Let us know relate the movement along the Phillips Curve with shifts of the Aggregate Demand curve. First of all, let’s call the Phillips Curve the ‘Short-run Phillips Curve’ (we shall see why later).

  • An increase in aggregate demand (from AD0 to AD2) will increase GDP. This means that economy is thriving, and that a lot of consumers are spending in the economy. Hence, firms will need to hire more labour to produce more goods and services to keep up with the demand. In addition, firms may even need to pay higher wages to attract the labour they need, thereby contributing to inflation. In this scenario, the people in the labour force will have less problem finding jobs, and hence unemployment rate will decrease. In summary, a rightward shift of the AD curve corresponds to a leftward movement along the Short-run Phillips Curve.
  • An decrease in aggregate demand (from AD0 to AD1) will lead to a decrease in the GDP of the economy. This means that consumers have less money to buy goods and services. Firms would also cut back on production and costs (including wages) and even lay off excess staff, leading to higher unemployment. In summary, a leftward shift of the AD curve corresponds to a rightward movement along the Short-run Phillips Curve.

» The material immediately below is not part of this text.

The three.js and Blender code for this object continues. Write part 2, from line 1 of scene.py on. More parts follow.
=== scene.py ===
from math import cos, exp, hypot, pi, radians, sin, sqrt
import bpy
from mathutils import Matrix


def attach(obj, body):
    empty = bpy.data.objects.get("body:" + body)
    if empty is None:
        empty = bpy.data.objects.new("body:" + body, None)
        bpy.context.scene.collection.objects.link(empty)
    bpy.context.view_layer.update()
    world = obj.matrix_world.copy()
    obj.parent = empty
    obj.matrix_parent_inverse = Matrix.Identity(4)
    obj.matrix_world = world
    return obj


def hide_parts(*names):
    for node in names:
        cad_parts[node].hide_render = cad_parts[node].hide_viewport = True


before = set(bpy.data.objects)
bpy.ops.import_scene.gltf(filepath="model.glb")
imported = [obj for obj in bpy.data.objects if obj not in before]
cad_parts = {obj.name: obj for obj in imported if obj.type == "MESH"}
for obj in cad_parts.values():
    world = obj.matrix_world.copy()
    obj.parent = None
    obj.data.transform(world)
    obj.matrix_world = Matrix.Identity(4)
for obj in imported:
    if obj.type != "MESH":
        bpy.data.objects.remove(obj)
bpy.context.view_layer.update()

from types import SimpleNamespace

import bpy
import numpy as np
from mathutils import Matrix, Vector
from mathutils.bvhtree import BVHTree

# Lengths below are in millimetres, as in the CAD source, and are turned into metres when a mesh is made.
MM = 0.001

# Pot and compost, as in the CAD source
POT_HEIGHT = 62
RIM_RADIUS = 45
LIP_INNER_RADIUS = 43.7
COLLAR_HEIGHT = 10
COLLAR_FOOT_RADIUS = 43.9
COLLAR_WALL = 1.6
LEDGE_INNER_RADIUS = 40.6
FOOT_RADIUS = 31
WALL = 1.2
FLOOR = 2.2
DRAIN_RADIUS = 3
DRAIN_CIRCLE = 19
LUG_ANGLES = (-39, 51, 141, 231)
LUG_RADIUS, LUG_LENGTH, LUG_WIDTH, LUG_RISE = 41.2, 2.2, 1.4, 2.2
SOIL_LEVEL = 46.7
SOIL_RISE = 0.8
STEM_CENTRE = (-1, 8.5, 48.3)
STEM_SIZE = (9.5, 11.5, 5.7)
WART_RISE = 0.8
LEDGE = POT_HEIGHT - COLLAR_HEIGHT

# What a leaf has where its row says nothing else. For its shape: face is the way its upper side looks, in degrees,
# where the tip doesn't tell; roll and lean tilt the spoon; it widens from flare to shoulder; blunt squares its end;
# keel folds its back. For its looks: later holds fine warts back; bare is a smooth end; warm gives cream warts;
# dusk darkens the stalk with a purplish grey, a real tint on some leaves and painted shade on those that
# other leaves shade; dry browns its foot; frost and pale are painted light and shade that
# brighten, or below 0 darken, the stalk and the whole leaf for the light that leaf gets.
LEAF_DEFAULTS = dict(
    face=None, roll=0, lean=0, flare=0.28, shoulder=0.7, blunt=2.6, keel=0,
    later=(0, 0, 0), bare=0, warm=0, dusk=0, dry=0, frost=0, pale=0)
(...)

Monetarist View on The Phillips Curve

While there were many patrons for the Phillips Curve model, it also had its fair share of detractors.  Cases in point include monetarists such as Edmund Phelps and Milton Friedman. They argued that in the long run, rational employers and rational workers will pay attention to only real wages, and will adjust their employment decision accordingly. Note that real wages means that nominal wages have been “inflation-adjusted”. In other words, there is no inverse relationship between inflation and unemployment in the long run where everyone is “rational”. The Phillips Curve that denotes the inflation-unemployment trade-off is simply a short-run phenomenon. In the Long Run, both the Phillips Curve and the Aggregate Supply would be vertical.

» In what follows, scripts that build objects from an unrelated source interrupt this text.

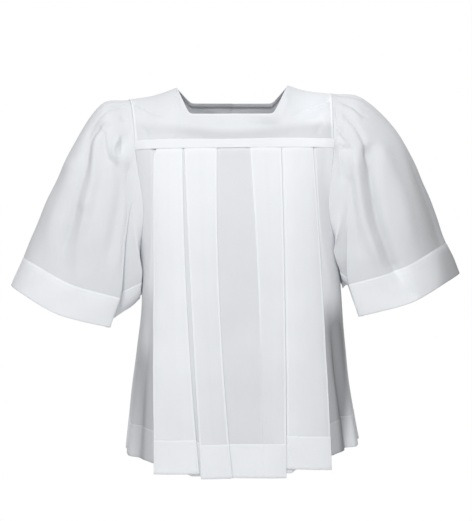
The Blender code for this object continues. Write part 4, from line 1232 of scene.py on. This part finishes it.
turn = np.arange(96) / 96 * math.tau
rim = np.stack([np.cos(turn), np.sin(turn), 0 * turn], axis=1) * FLOOR_RADIUS + (0, 0, FLOOR_HEIGHT)
floor_mesh = bpy.data.meshes.new("floor")
floor_mesh.from_pydata(rim, [], [list(range(96))])
floor = bpy.data.objects.new("floor", floor_mesh)
bpy.context.scene.collection.objects.link(floor)
floor_paint = bpy.data.materials.new("pale_floor")
floor_paint.use_nodes = True
floor_shader = floor_paint.node_tree.nodes["Principled BSDF"]
floor_shader.inputs["Base Color"].default_value = (FLOOR_GREY, FLOOR_GREY, FLOOR_GREY, 1)
floor_shader.inputs["Roughness"].default_value = 0.9
floor_mesh.materials.append(floor_paint)


def aimed(thing, place, target):
    """Puts a light or camera at place, its -Z axis towards target and its top up."""
    made = bpy.data.objects.new(thing.name, thing)
    bpy.context.scene.collection.objects.link(made)
    made.location = place
    made.rotation_euler = (Vector(place) - Vector(target)).to_track_quat("Z", "Y").to_euler()
    return made


for row in LIGHTS:
    light = dict(zip(LIGHT_COLUMNS, row))
    lamp = bpy.data.lights.new(light["name"], "AREA")
    lamp.shape = "DISK"
    lamp.size = light["size"]
    lamp.energy = light["watts"]
    aimed(lamp, light["place"], light["aim"])

world = bpy.data.worlds.new("studio")
bpy.context.scene.world = world
world.use_nodes = True
surround = Shade(world.node_tree)
seen = surround.make("ShaderNodeLightPath")
ambient = surround.make("ShaderNodeBackground", (), {"Color": (1, 1, 1, 1), "Strength": AMBIENT})
backdrop = surround.make("ShaderNodeBackground", (), {"Color": (1, 1, 1, 1), "Strength": BACKDROP})
mixed = surround.make("ShaderNodeMixShader", (), {0: seen, 1: ambient, 2: backdrop})
world.node_tree.links.new(mixed.socket, world.node_tree.nodes["World Output"].inputs["Surface"])

bpy.context.scene.view_settings.view_transform = "Standard"
camera = bpy.data.cameras.new("camera")
camera.lens = CAMERA_LENS
camera.sensor_width = 36.0
bpy.context.scene.camera = aimed(camera, CAMERA_PLACE, (CAMERA_PLACE[0], 0.0, CAMERA_PLACE[2]))
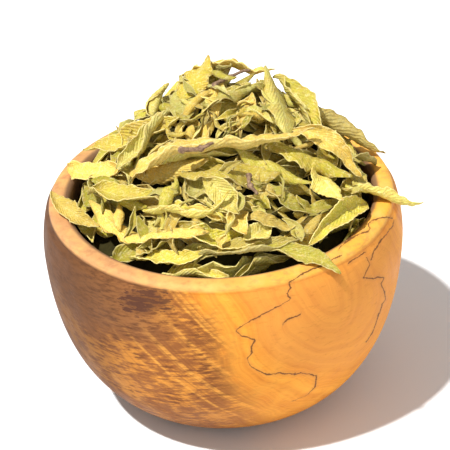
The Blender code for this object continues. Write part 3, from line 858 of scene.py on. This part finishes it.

Monetarist View of AD-AS & Phillips Curve - LRPC and LRAS - Long run Phillips Curve - Long Run Aggregate Supply

Let’s unpack the monetarist argument on the Phillips Curve. Suppose the economy is initially at full employment level Uf, with prices at P0, and inflation at 0%. This corresponds to SRPC0 in the Phillips Curve and AD0 and SRAS0 in the AD-AS model. If the government wants to reduce unemployment to U1, they can use expansionary fiscal policy (or monetary policy) to increasing Aggregate Demand. For simplicity, let’s assume that the government implements the expansionary fiscal policy by dishing out a road construction project to private sector . Here’s the step-by-step run down of what may happen:

  • Step 1: Firms need labour to complete the project and are willing to pay higher wages to entice workers. This increases overall prices from P0 to P1, and inflation increases from 0% to 5%. Some workers accept the job due to higher nominal wages (WN). Hence unemployment rate reduces from Uf to U1. This corresponds to an increase in output from Yf to Y1 due to an increase in AD from AD0 to AD1.
  • Step 2: Later, these workers realise that goods are now more expensive. That means that their expected inflation (Ie) of 0% is incorrect. They known now that actual inflation (Ia) is at 5%, and that their real wages are in fact lower than their nominal wages (i.e. real wages = nominal wages / (1.05)). These workers are not prepared to work at this lower real wage and decides to withdraw from their job and become unemployed again. This withdrawal of labour will increase the unemployment rate from U1 back to Uf. This corresponds to a rightward shift of the Short-Run Phillips curve from SRPC0 to SRPC1, and a contraction of the Short-Run Aggregate Supply curve.
  • We can note that the result is increased inflation, while the unemployment rate remains unchanged ay Uf, and output remain unchanged at Yf. The cycle will continue further if the government again attempt to use expansionary policy to lower the unemployment rate below Uf. Regardless how many times the cycle repeats, it will simply result in higher and higher inflation. 
  • Monetarists from the adaptive expectation school argue that there can be short-term trade-off between inflation and unemployment.
  • Monetarists from the rational expectation school argue that there is no trade-off even in the short term, as rational workers have full knowledge of actual inflation rate and realise that real wages are actually the same. They will hence not be fooled into the job market.


In the 1970s, something happened that shook the foundation of the Phillips Curve. There was a concurrent increase in both inflation and unemployment. This twin misery phenomenon is now known as “Stagflation”.

In terms of the Phillips Curve, stagflation is depicted as a movement in the northeast direction. This will lead to an increase in both unemployment and inflation at the same time.

In terms of the AD-AS model, stagflation is shown as contraction of the Short-run Aggregate Supply (SRAS) curve from SRAS0 to SRAS1.

#1 Causes of Stagflation

 There are many explanations for the 1970s stagflation, and suspects include:

  1. oil supply shock- created by oil embargo when OPEC monopolized prices.
  2. wage-controls that artificially kept inflation low to limit domestic problems resulting from Vietnam war were lifted. That led to a significant escalation of business costs and prices of goods.
  3. decline in productivity;

#2 Controlling Stagflation

  1. Prioritizing inflation – since it is not possible to reduce both inflation and unemployment at the same time, the monetarists argued that we should choose to reduce inflation. The problem is that there may be higher unemployment in the short run.
  2. Supply-side solutions — the idea is to increase long-run aggregate supply.  There are several aspects of supply-side policies:
  • (a) investment in human capital (e.g. education, healthcare) to increase productivity;
  • (b) tax reduction – to incentivize motivation and risk-taking;
  • (c) investment in R&D to improve productivity;
  • (d) reduction in government regulations that stifle business growth and expansion.